Veganism is a type of Vegetarian diet that excludes meat, eggs, dairy products and other animal derived ingredients. Two of my family members are Vegan. One is actually allergic to dairy products and one through choice.
This has given me the opportunity to find recipe alternatives to suite their diets. Recently, I found that 1/4 cup of Club Soda can be a substitute for 1 egg in a recipe. Or, 1/4 cup fruit puree (such as applesauce, mashed banana or even avocado) per egg can be used.
I must admit I too was skeptical when I first found these dairy-free ingredient suggestions for a Vegan wedding cake and cupcakes. To my surprise, I could not tell and either could anyone else. The cake and cupcakes were moist and delicious. I even used them in my Easter Peep cupcakes (pictured above) since I wanted to make sure everyone in the family could have their cupcake and eat it too!
Vanilla Bean Cupcakes (Vegan)
Ingredients:
2 cups all-purpose flour
1/2 tsp baking powder
1/4 tsp baking soda
1/2 tsp salt
1/2 cup canola or vegetable oil
1 cup granulated sugar
1/2 cup club soda (this is replacing 2 egg whites)
1/2 cup non-dairy milk such Silk Soymilk as Open Nature Vanilla Almond Milk
2 tsp pure vanilla extract
Seeds scraped from 1/2 vanilla bean or 1 tsp vanilla paste
Directions:
- Preheat oven to 350 degrees F. Line a muffin tin with 12 cupcake liners. Set aside.
- In a medium bowl, mix together the flour, baking powder, baking soda and salt. Set aside.
- In another large bowl, add the oil and sugar. Whisk together until combined (it’ll be a grainy texture). Add in the club soda and mix well. Next, add the almond milk and vanilla and combine thoroughly. Scrape the seeds from the vanilla bean into the batter and mix.
- Slowly add the dry ingredients into the wet batter until there a no lumps and it is smooth.
- Divide the batter among the 12 cupcake liners, filling each about 3/4 full. Bake for 20 minutes or until a toothpick inserted in the middle comes out clean. Allow to cool before frosting.

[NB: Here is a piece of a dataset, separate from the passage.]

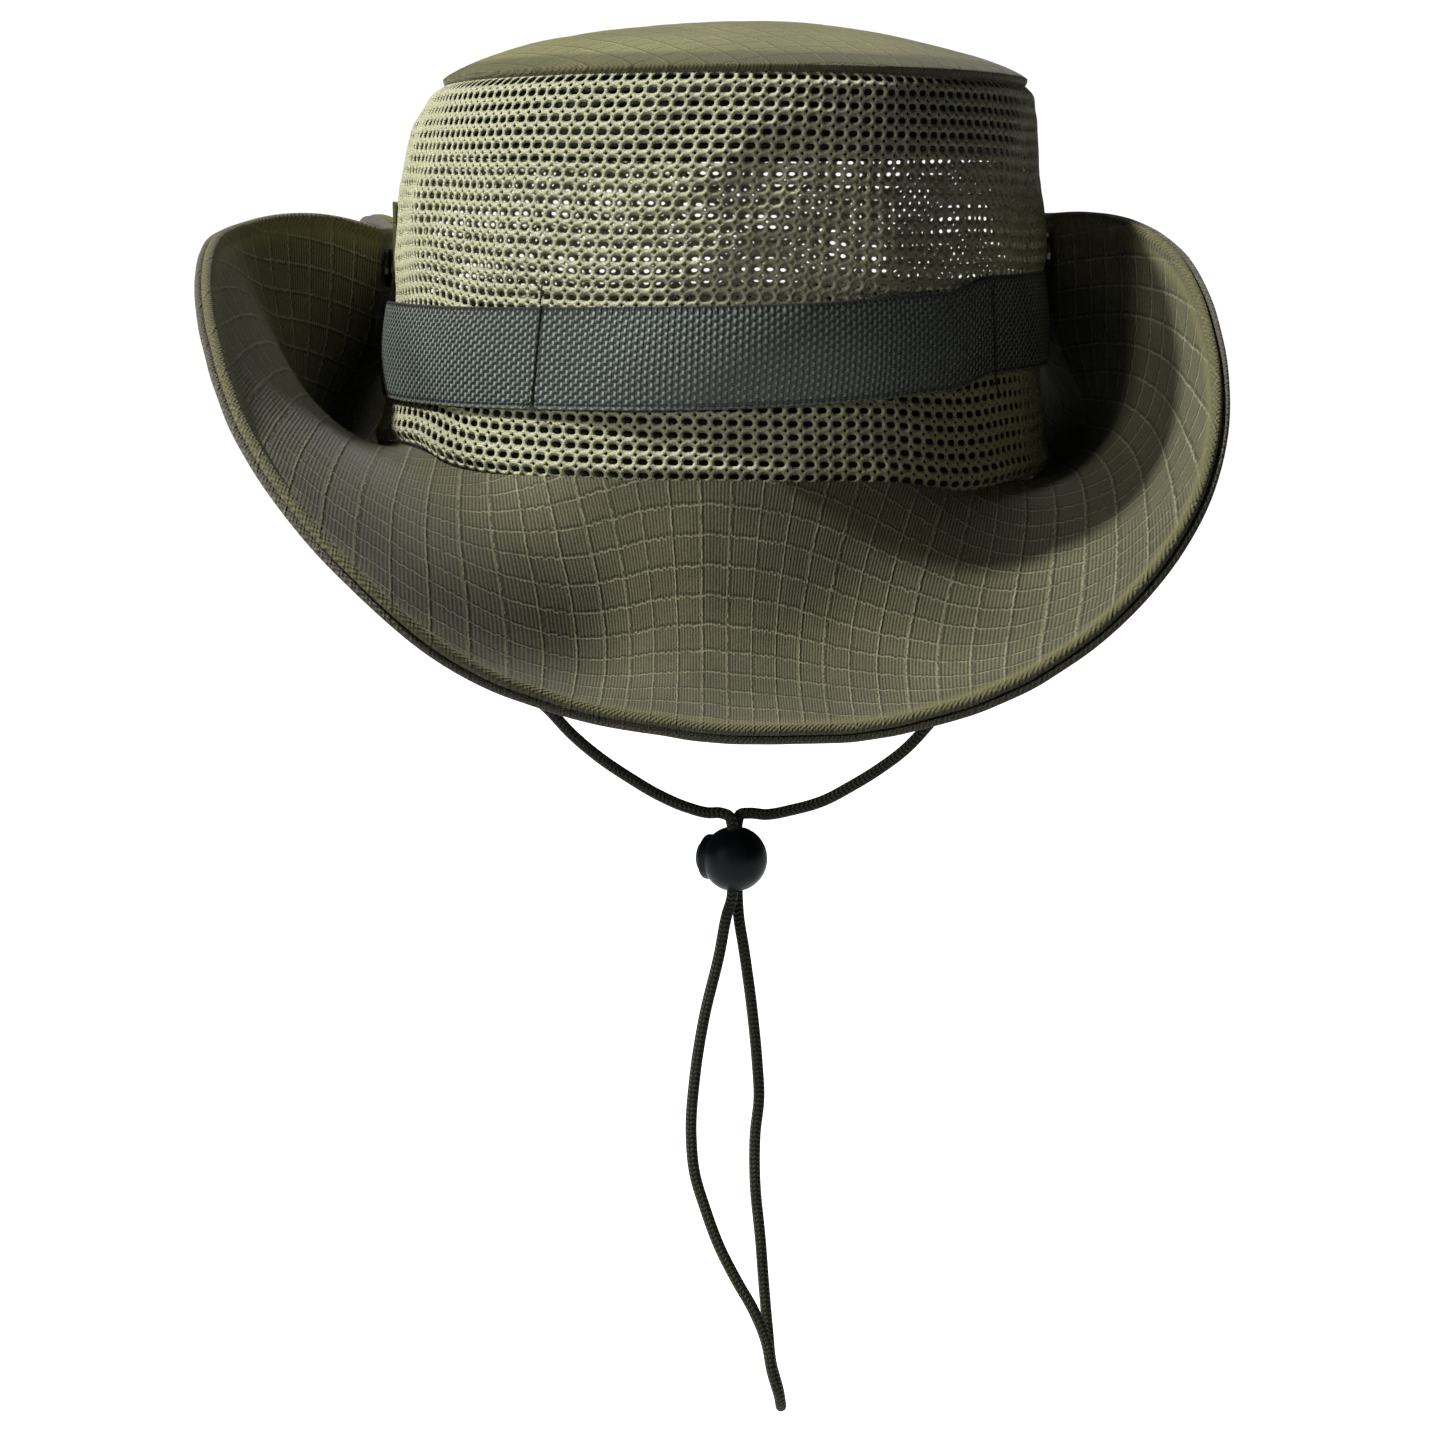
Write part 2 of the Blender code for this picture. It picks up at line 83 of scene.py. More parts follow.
FACING_TOP = 93.8
PATCH_TOP = 66.0
PATCH_HALF_DEG = 5.5
CORD_RADIUS = 1.5
BALL_RADIUS = 8.6
BALL_CENTRE = Vector((4.5, 0.0, -104.5))
PLUNGER_TURN_DEG = 25.0
PLUNGER_RADIUS = 4.6
STRAND_SPREAD = 1.65

# Fine detail
BRIM_TUCK = -2.4
BRIM_STEP_DEG = 0.75
BRIM_ROWS = 145
DOME_SIDES = 144
DOME_TURN_DEG = -26
NET_COLUMNS = 164
NET_ROWS = 30
NET_CELL_WIDTH = 3.66
NET_CELL_HEIGHT = 3.06
NET_TOP = 94.9
NET_ABOVE_SEAM = 2.0
YARN_HALF = 0.42
NET_HOLES = {"front": (0.318, 0.218), "back": (0.25, 0.15)}
CORD_STEP = 0.55
CORD_SIDES = 18
CORD_PATH_STEP = 3.0
RIPSTOP_SQUARE = 7.0
RIB_PITCH = 0.8
RIM_START = 64.0
RIM_RADIUS = 160.0
PIPING_PITCH = 1.3
WEBBING_COLUMN = 1.37
WEBBING_ROW = 1.9

# Camera, in metres and degrees
CAMERA_PLACE = (0.0013, -0.88, 0.060)
CAMERA_TILT_DEG = 81.7
CAMERA_LENS = 84.9
FLOOR_HEIGHT = -272
FLOOR_HALF = 5000.0

# Light: name, azimuth from the front towards -X, elevation, distance, size and power
SKY = 0.02
LAMPS = (
    ("key", 78, 50, 2.6, 0.2, 72),
    ("front_left", 48, 12, 2.6, 0.4, 17),
    ("back", 190, 42, 2.6, 0.9, 9),
)


# ---------------------------------------------------------------- curves and surfaces


def smooth(x, stations, values):
    """A Catmull-Rom curve through the values at the stations, read at x."""
    stations, values = np.asarray(stations, float), np.asarray(values, float)
    slopes = np.gradient(values, stations, axis=0)
    i = np.clip(np.searchsorted(stations, x, side="right") - 1, 0, len(stations) - 2)
    width = stations[i + 1] - stations[i]
    u = (x - stations[i]) / width
    return (
        (1 + 2 * u) * (1 - u) ** 2 * values[i]
        + u * (1 - u) ** 2 * width * slopes[i]
        + u * u * (3 - 2 * u) * values[i + 1]
        + u * u * (u - 1) * width * slopes[i + 1]
    )


def station(deg):
    """Where an angle reads the tables: -90 at the left snap, 0 in front or behind, 90 right."""
    t = math.radians(deg)
    folded = math.degrees(math.asin(math.sin(t))) if math.cos(t) >= 0 else 90 * math.sin(t)
    return max(-90.0, min(90.0, folded * 90 / (90 - SNAP_HALF_DEG)))


def seam_height(deg):
    return float(smooth(station(deg), STATIONS_DEG, SEAM_HEIGHTS))


def band_middle(deg):
    return BAND_HEIGHT + BAND_TILT * math.sin(math.radians(deg))


def crown_points(deg, z, offset):
    """Points on the crown's side, for arrays of angle, height and distance outwards."""
    deg, z, offset = np.broadcast_arrays(*(np.asarray(a, float) for a in (deg, z, offset)))
    u = np.maximum(0.0, z / CROWN_HEIGHT)
    half_width = HEAD_HALF_WIDTH - 6.8 * u**0.6 - 5.4 * u**10
    half_length = HEAD_HALF_LENGTH - 2.0 * u - 6.0 * u**6
    centre = HEAD_CENTRE_X + 3.0 * u + 3.0 * u**6
    t = np.radians(deg)
    nx, ny = np.sin(t) / half_width, -np.cos(t) / half_length
    length = np.hypot(nx, ny)
    x = centre + half_width * np.sin(t) + nx / length * offset
    y = -half_length * np.cos(t) + ny / length * offset
    return np.stack([x, y, z], axis=-1)


def distances(spots):
    """How far along a line of points each of them is."""
    return np.concatenate([[0], np.cumsum(np.linalg.norm(np.diff(spots, axis=0), axis=1))])


def angles_by_length(count):
    """Angles that divide a turn round the crown's middle into equal lengths."""
    fine = np.linspace(-180.0, 180.0, 1441)
    far = distances(crown_points(fine, 50.0, 0.0))
    return np.interp(np.linspace(0, far[-1], count + 1), far, fine)


def ripple(a, b, wavelength, seed):
    """Smooth unevenness between about -1 and 1, over two coordinates in millimetres."""
    waves = 7
    draw = np.random.default_rng(seed)
    total = np.zeros(np.broadcast(a, b).shape)
    for _ in range(waves):
        turn, phase = draw.uniform(0, 2 * np.pi, 2)
        k = 2 * np.pi / (wavelength * draw.uniform(0.7, 1.5))
        total = total + np.sin(k * (np.cos(turn) * a + np.sin(turn) * b) + phase)
    return total / math.sqrt(waves) / 1.4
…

Dairy-Free Vanilla Frosting
Ingredients:
1/3 cup vegetable shortening such as Crisco
1/8 tsp salt
2 cups powdered sugar
2 to 3 TBSP soy or almond milk
1/4 tsp vanilla extract (you can even add some of the vanilla bean seeds)
Directions:
- In a medium mixing bowl, cream together the shortening and salt with an electric mixer.
- Add the powdered sugar, vanilla extract and almond milk. Whip on high until frosting is smooth and creamy.
- If the frosting is too stiff, gradually add more milk sparingly 1 tsp at a time.
- Once the frosting is the desired consistency, put it in a piping bag with decorative tip to frost the dairy-free cupcakes. Pipe onto the cupcakes in a circular motion. Decorate as you wish using sprinkles or spray coloring before the frosting hardens.
Note: You can also add food coloring into the frosting as desired.